Using the records below, quote only the span that opens with the line containing "bolt_start = V(N.seat_gap" and closes with the line containing "for node in", exactly and inclusively.
--- Begin Dataset records ---
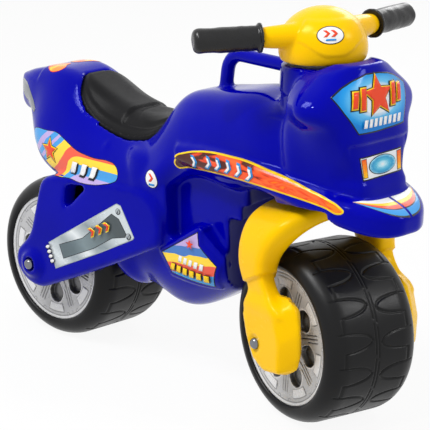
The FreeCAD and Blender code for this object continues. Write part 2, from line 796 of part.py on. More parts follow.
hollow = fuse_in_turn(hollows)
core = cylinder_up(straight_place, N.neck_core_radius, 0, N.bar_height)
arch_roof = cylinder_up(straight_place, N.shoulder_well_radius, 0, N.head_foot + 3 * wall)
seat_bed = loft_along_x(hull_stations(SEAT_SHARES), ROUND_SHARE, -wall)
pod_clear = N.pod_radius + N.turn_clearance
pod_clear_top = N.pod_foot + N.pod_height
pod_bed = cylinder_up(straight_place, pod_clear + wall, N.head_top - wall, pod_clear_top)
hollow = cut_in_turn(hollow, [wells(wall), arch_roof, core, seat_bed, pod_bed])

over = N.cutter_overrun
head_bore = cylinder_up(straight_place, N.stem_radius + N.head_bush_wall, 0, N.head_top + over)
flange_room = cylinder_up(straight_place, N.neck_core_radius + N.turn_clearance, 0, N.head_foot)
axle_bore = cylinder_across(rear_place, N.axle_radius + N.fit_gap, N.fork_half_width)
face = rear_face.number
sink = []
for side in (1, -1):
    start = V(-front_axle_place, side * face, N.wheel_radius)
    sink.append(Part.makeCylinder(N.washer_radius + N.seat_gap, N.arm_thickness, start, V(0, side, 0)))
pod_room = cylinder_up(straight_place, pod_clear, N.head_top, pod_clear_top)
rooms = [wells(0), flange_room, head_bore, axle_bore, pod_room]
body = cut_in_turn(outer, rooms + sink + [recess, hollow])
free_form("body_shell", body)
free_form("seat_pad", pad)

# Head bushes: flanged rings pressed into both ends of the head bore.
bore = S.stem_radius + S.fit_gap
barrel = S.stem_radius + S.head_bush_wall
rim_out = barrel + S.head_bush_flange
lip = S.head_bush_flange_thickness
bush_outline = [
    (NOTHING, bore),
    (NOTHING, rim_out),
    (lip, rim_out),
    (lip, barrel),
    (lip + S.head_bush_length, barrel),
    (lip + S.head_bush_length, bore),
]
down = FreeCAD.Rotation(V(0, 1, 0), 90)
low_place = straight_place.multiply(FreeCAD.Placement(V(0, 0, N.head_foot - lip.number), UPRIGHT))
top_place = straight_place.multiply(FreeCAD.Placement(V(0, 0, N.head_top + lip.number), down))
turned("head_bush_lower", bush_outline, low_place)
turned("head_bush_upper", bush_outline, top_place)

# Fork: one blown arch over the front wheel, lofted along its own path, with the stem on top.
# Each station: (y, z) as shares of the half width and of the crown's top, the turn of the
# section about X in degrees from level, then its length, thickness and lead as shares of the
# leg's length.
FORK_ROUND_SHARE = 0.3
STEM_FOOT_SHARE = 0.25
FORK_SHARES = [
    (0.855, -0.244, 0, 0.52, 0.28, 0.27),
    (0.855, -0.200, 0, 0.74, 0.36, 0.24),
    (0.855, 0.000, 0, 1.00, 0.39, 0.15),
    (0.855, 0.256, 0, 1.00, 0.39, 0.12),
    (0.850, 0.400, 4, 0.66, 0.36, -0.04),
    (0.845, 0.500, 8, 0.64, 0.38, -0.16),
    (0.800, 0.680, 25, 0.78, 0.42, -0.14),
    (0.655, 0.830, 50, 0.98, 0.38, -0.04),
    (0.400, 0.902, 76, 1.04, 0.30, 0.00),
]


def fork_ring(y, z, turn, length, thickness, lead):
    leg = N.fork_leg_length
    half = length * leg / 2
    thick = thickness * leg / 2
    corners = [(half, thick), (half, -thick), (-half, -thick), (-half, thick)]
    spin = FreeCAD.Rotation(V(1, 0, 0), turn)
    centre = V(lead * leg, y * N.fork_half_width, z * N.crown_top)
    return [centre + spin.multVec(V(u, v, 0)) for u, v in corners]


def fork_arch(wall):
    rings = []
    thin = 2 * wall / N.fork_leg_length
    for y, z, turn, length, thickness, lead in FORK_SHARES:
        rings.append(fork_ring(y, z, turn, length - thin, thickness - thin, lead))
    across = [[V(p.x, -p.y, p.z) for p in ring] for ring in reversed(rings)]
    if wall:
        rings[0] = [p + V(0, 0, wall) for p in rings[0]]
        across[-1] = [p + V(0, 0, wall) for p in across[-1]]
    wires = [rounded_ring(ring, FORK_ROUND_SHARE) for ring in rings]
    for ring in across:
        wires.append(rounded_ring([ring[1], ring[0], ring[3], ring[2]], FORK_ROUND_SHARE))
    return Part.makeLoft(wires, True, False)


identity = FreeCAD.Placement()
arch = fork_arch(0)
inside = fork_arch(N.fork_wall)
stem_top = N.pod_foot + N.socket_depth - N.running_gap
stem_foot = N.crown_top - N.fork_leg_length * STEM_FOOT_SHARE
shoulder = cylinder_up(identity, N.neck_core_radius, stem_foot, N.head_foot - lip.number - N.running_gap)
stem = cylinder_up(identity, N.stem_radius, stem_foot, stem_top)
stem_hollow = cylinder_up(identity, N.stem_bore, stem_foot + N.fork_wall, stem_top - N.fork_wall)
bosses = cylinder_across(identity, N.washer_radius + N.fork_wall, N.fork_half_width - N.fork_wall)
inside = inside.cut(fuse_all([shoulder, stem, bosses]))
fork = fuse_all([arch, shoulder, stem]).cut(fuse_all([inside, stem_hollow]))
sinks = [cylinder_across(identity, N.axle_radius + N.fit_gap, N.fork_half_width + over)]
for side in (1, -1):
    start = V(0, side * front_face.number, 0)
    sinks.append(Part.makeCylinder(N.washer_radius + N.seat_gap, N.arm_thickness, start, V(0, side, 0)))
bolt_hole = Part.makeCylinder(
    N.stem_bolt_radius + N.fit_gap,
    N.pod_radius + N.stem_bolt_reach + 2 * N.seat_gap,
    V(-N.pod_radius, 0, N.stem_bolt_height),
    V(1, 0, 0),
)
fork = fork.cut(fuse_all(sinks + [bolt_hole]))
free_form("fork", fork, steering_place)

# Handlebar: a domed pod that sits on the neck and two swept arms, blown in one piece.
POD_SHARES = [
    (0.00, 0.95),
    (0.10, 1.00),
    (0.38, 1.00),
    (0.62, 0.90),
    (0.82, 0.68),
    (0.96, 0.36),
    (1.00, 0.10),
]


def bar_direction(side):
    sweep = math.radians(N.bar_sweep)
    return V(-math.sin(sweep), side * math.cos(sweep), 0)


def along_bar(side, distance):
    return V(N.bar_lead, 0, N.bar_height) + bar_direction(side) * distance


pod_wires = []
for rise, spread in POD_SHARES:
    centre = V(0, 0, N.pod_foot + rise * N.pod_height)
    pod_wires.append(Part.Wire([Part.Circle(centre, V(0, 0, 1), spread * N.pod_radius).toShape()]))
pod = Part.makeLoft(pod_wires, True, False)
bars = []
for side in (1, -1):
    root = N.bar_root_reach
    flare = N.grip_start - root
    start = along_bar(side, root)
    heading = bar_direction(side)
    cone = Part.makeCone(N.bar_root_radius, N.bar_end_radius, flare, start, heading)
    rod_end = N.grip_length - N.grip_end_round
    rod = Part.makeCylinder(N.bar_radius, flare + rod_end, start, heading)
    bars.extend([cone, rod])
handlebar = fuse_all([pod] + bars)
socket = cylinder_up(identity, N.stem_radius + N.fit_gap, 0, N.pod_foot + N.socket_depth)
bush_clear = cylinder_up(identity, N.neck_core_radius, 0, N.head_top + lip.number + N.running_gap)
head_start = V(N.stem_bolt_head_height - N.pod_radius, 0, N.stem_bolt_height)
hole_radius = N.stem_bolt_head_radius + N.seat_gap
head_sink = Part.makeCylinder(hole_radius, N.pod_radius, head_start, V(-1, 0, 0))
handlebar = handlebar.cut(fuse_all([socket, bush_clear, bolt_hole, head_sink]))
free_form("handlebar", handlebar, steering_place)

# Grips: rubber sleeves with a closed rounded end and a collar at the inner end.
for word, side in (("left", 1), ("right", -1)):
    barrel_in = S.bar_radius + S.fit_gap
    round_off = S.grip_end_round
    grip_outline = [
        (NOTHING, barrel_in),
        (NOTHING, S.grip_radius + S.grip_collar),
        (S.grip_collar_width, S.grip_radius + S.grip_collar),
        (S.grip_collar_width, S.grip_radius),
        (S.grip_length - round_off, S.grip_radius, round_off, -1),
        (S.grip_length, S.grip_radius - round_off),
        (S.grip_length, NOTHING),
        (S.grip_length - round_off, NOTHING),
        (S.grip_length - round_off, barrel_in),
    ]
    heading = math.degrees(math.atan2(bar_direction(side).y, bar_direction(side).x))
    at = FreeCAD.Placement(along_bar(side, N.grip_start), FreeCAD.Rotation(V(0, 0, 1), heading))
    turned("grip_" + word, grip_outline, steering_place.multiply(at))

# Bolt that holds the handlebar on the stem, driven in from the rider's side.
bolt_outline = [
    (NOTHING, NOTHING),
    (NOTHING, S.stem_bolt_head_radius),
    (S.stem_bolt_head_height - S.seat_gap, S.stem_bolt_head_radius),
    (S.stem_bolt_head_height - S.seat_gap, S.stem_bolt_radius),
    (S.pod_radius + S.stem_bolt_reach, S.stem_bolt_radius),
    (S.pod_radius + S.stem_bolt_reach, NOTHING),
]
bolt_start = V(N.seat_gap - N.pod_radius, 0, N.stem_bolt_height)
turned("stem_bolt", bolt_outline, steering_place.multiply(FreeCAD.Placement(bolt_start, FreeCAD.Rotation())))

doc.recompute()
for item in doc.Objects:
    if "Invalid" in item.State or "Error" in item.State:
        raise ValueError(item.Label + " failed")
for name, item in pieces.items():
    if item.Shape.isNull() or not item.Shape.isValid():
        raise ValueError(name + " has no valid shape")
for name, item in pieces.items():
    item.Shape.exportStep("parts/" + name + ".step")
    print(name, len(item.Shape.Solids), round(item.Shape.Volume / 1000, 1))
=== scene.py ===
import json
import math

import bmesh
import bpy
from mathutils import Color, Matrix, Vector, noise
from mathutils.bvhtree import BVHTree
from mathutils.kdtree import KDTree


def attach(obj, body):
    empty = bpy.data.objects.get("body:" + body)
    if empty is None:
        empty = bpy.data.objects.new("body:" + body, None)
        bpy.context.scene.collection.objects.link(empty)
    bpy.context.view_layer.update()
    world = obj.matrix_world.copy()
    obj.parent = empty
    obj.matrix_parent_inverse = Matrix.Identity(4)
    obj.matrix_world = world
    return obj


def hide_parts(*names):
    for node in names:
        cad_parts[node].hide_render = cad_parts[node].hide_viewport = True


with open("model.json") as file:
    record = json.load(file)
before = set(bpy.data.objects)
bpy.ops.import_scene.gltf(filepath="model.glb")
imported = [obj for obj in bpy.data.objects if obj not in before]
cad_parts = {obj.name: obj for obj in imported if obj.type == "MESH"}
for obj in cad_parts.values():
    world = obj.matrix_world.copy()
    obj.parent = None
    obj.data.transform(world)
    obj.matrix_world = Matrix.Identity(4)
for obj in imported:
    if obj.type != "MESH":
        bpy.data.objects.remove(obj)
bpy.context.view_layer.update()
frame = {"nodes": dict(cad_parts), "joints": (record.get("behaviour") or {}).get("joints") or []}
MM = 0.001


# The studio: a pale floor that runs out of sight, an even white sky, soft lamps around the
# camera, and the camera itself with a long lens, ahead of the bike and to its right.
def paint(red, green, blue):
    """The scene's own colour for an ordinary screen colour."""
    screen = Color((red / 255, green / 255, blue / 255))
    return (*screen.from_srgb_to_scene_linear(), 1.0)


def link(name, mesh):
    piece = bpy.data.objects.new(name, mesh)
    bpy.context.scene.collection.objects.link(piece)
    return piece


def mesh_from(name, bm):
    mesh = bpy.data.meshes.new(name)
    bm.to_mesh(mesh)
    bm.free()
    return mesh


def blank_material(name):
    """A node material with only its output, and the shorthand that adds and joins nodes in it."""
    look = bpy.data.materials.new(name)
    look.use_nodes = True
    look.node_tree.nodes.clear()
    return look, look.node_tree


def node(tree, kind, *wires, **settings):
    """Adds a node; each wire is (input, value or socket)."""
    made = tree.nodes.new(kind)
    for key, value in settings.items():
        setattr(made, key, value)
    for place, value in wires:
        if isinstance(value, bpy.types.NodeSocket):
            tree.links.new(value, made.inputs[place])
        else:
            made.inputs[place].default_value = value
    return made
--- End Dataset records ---
--- Begin Dataset records ---
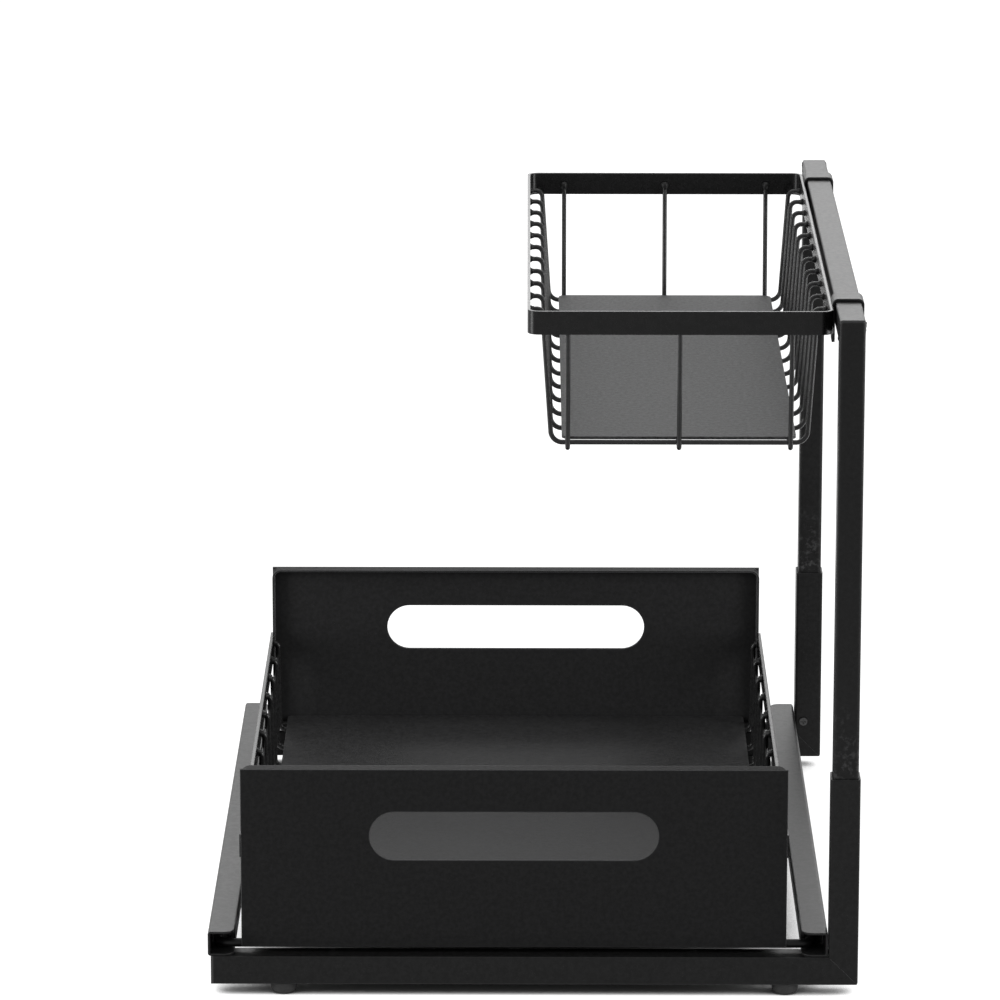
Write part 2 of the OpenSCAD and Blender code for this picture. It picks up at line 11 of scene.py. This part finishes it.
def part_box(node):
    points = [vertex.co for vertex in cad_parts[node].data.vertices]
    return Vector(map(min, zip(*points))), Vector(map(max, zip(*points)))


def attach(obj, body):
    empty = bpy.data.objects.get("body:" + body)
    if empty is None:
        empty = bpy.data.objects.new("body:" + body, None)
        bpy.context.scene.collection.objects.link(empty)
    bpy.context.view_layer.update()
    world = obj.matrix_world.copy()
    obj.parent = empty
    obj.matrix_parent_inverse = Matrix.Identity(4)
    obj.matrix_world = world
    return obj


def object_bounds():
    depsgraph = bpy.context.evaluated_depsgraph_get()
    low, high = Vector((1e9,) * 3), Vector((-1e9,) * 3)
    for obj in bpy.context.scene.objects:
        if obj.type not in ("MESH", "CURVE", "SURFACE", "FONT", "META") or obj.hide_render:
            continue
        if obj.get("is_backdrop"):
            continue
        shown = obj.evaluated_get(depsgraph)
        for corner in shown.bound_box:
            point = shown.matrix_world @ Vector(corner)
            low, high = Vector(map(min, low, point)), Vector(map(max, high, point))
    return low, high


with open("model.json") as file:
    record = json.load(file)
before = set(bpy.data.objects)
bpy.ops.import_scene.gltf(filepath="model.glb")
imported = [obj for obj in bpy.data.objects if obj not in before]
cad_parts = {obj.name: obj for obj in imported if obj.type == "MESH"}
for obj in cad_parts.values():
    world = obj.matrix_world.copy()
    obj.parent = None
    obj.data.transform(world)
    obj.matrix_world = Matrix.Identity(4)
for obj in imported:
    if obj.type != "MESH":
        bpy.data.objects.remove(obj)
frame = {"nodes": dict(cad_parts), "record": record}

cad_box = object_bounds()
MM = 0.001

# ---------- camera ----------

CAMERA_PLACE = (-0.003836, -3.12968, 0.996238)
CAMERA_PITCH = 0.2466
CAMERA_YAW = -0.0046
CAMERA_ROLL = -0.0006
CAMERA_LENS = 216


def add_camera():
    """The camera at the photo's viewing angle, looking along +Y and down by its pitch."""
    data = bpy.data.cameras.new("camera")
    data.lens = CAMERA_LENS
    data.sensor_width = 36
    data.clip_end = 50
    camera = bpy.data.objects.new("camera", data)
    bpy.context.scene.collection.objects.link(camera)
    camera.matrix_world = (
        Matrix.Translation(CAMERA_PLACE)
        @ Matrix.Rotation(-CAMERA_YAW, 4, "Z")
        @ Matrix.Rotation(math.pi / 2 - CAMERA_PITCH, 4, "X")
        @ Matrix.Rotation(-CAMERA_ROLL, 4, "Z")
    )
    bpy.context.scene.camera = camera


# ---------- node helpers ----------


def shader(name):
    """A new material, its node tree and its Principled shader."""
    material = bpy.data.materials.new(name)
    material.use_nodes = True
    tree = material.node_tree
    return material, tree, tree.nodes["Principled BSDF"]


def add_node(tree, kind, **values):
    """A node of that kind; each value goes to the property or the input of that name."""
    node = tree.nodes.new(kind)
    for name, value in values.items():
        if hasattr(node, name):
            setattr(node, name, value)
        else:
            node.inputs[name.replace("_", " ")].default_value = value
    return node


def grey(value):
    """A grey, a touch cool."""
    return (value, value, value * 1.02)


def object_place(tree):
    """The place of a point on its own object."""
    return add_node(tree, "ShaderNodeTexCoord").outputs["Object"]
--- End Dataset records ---
--- Begin Dataset records ---
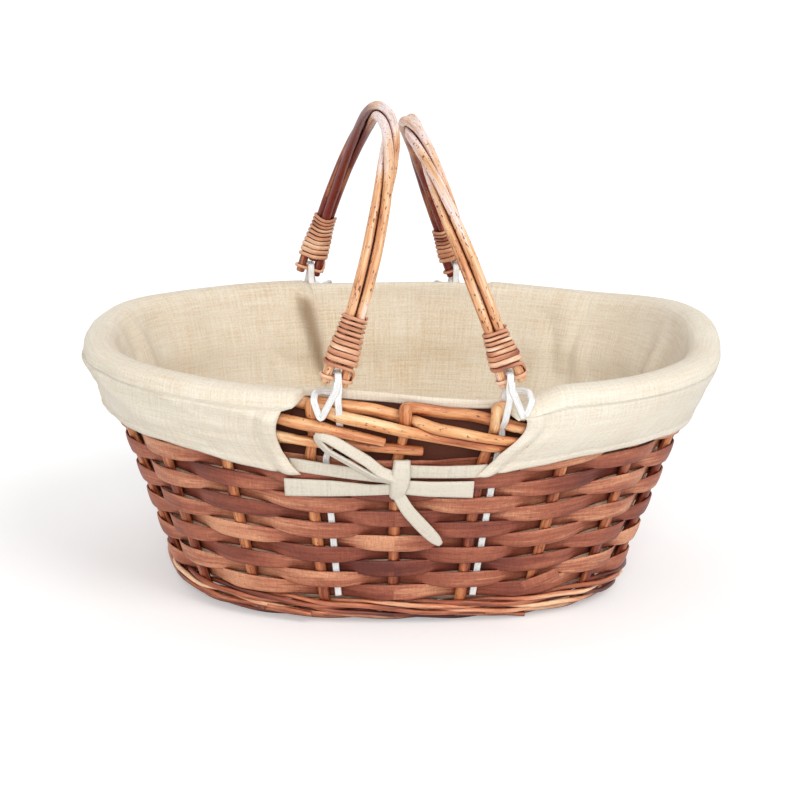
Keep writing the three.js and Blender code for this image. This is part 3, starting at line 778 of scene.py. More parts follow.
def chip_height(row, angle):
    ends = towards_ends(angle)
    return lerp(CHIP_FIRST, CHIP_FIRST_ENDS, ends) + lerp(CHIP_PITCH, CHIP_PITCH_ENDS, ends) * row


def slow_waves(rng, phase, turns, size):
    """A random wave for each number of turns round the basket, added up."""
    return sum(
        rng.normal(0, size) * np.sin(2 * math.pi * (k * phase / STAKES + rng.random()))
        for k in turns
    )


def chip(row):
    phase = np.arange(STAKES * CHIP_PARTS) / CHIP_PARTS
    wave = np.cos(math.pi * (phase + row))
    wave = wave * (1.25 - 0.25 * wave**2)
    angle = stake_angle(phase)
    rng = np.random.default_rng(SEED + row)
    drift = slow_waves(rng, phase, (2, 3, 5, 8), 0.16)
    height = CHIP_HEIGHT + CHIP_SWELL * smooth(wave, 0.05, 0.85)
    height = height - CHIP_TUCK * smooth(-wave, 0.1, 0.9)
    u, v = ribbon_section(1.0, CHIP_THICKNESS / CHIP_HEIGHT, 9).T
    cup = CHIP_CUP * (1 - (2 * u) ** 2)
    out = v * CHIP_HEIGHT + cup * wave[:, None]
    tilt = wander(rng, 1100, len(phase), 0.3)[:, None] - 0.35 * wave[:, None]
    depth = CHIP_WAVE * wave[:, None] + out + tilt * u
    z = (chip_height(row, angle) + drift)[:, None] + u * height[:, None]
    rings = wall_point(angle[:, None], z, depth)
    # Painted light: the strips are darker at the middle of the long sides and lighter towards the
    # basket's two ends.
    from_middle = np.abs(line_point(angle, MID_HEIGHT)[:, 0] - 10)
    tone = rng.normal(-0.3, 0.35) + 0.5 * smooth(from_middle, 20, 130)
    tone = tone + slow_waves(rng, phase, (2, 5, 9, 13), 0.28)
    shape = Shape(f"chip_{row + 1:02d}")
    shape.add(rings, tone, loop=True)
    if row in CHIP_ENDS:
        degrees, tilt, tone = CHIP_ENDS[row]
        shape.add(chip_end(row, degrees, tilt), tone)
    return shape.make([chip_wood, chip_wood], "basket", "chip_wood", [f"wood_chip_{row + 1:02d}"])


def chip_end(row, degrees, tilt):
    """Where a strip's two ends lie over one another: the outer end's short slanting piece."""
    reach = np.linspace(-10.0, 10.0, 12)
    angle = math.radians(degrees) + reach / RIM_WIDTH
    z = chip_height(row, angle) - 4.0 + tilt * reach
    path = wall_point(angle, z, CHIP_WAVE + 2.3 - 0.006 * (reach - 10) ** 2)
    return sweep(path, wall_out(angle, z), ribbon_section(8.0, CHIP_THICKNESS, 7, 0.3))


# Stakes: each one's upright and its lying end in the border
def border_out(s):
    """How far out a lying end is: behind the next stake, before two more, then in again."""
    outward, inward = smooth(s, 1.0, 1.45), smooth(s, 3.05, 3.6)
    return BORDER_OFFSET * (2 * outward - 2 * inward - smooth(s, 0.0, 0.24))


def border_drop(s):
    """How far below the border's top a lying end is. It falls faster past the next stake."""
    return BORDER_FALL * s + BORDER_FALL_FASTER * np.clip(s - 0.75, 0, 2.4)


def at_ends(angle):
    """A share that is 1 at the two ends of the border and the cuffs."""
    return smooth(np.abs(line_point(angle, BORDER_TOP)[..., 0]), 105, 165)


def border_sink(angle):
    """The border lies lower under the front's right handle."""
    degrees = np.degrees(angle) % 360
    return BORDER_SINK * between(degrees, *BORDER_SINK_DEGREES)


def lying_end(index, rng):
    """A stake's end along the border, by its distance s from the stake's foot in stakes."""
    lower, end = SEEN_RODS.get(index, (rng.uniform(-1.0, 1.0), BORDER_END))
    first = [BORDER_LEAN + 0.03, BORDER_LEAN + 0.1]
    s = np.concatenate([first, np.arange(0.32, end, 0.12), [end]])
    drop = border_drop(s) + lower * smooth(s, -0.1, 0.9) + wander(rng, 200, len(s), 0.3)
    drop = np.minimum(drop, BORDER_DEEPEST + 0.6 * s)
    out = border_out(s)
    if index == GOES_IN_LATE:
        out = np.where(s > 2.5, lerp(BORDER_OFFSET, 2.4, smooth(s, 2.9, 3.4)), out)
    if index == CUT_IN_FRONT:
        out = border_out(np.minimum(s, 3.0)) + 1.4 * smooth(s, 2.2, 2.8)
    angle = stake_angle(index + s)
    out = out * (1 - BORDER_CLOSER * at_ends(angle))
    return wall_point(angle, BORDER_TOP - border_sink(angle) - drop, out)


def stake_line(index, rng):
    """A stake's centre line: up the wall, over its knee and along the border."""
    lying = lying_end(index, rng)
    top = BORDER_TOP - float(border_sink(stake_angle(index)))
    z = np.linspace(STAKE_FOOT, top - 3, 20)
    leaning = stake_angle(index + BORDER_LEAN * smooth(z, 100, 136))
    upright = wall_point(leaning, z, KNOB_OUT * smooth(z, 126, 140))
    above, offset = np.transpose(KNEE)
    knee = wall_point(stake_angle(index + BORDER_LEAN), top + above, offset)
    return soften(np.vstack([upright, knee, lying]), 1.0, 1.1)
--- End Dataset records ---
◆ Task result:
bolt_start = V(N.seat_gap - N.pod_radius, 0, N.stem_bolt_height)
turned("stem_bolt", bolt_outline, steering_place.multiply(FreeCAD.Placement(bolt_start, FreeCAD.Rotation())))

doc.recompute()
for item in doc.Objects:
    if "Invalid" in item.State or "Error" in item.State:
        raise ValueError(item.Label + " failed")
for name, item in pieces.items():
    if item.Shape.isNull() or not item.Shape.isValid():
        raise ValueError(name + " has no valid shape")
for name, item in pieces.items():
    item.Shape.exportStep("parts/" + name + ".step")
    print(name, len(item.Shape.Solids), round(item.Shape.Volume / 1000, 1))
=== scene.py ===
import json
import math

import bmesh
import bpy
from mathutils import Color, Matrix, Vector, noise
from mathutils.bvhtree import BVHTree
from mathutils.kdtree import KDTree


def attach(obj, body):
    empty = bpy.data.objects.get("body:" + body)
    if empty is None:
        empty = bpy.data.objects.new("body:" + body, None)
        bpy.context.scene.collection.objects.link(empty)
    bpy.context.view_layer.update()
    world = obj.matrix_world.copy()
    obj.parent = empty
    obj.matrix_parent_inverse = Matrix.Identity(4)
    obj.matrix_world = world
    return obj


def hide_parts(*names):
    for node in names:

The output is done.